The other stories in ‘Encounters,’ Part I the anthology, fair slightly better. In Matan Hermoni’s “Women,” a failed novelist meets the ghost of an obscure Polish poet while attending the funeral of famed Yiddish poet Abraham Sutzkever, and they become roommates. “The Time-Slip Detective,” by Lavie Tidhar, is a particular highlight. Tidhar is a ghostly presence in the story itself: the protagonist, a journalist, is on assignment to interview Tidhar about his recent World Fantasy Award—which he won in 2012 for Osasma. The journalist finds himself magically transported to 1930s Mandate Palestine, where he is chased by a fictional detective from a series of Hebrew pulp novels. The disorienting and propulsive story allows for cliché—eyes are frequently twinkling and sparkling—but it feels earned in the context of smarter language: our journalist describes cars moving “like tiny beetles,” an unsettling image that calls to mind the surrealist shrinking of tilt-shift photography. A story of fused identities, disruptions in time, and literary parlor tricks, Tidhar’s piece is not the only one in the anthology to borrow heavily from Borges.
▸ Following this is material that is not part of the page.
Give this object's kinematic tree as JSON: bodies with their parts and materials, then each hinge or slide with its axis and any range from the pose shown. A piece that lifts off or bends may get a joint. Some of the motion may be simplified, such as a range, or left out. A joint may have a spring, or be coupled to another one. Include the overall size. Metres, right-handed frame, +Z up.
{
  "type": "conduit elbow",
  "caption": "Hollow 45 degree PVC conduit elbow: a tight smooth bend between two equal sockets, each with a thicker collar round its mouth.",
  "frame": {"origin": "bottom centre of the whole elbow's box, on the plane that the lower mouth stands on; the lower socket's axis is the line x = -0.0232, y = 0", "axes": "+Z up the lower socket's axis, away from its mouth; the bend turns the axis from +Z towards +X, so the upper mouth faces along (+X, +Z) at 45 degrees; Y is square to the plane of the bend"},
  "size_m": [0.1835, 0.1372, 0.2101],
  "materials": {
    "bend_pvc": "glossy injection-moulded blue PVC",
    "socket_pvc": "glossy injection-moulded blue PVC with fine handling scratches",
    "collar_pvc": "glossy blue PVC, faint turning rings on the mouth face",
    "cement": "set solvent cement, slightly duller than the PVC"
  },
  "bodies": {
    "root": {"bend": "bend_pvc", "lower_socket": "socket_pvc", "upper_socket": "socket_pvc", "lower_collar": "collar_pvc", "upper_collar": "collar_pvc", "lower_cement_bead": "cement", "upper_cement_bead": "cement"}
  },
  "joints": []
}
Part II, ‘Estrangements,’ falls flat, but contains a jewel in “Swirl,” by Norwegian journalist and critic Silje Bekeng. Her story finds the wife of a seldom-home foreign diplomat encountering the strange, spectral man who has been subtly misplacing objects in her apartment, whilst riots on the streets of Tel Aviv threaten to spill over into her world. Sandwiched between misfires from Gon Ben Ari and Julia Fermentto, “Swirl” shines.

If hints of noir seem absent from many of these stories, a pervasive sense of terror and violence certainly is not. In Taub’s story, one character warns another against hitchhiking, saying, “There are Arabs out there, trying to abduct soldiers.” The hero of Tidhar’s “Time Slip Detective” is comforted by the threat of terrorism when he returns to modern Israel. And in Alex Epstein’s eccentric and sadly too-short “Death in Pajamas,” the Grim Reaper visits a café while missiles erupt near Hadera, a double car bomb detonates in Jerusalem, and a pregnant Palestinian woman miscarries her twins because of a delay at a checkpoint. (It’s curious—and disappointing—that from a roster of international authors, including a Norwegian, a Colombian, and an Iranian, no Arab or Palestinian writers are represented.

Sensibly, Keret and Gavron save themselves for Part III, ‘Corpses,’ offering strong stories that finish a wildly uneven anthology on a high note, and illustrate the problems inherent in opening up the definitions of noir.

Keret’s “Allergies” is the story of a couple who can’t conceive, so they adopt a dog with a picky appetite and violent tendencies. The dog, as you would expect, threatens to derail their relationship. But smartly, Keret pivots from the obvious, and the story ends with a touching and absurdist twist. Though it’s dark, you’d be hard-pressed to identify a single detail that evokes the concept of ‘noir.’

Meanwhile, Gavron’s “Center” is noir subversion at its finest, featuring two renovators who pretend to be private detectives for a few days and wind up solving a gory murder mystery. Gavron brilliantly allows amateurs to take the reins in his story, perhaps signaling to the reader that he himself is an amateur in the genre. Instead of trying to best Chandler at his own perfected game, Gavron gives us lovable fools running amok in a noir universe. The result is a story that gleefully calls to mind the absurdist, hard-boiled logic of a Coen Brothers film.

Despite the unfortunate ratio of clunkers to winners, Tel Aviv Noir evokes the mood, sensitivities, and neuroses of Israeli life to good effect. As Keret asks in the introduction, “Tel Aviv is one of the happiest, friendliest, most liberal cities in the world. What could possibly be dark about our sunny city, a city nicknamed ‘The Bubble?'” Turns out, plenty—even if isn’t actually noir.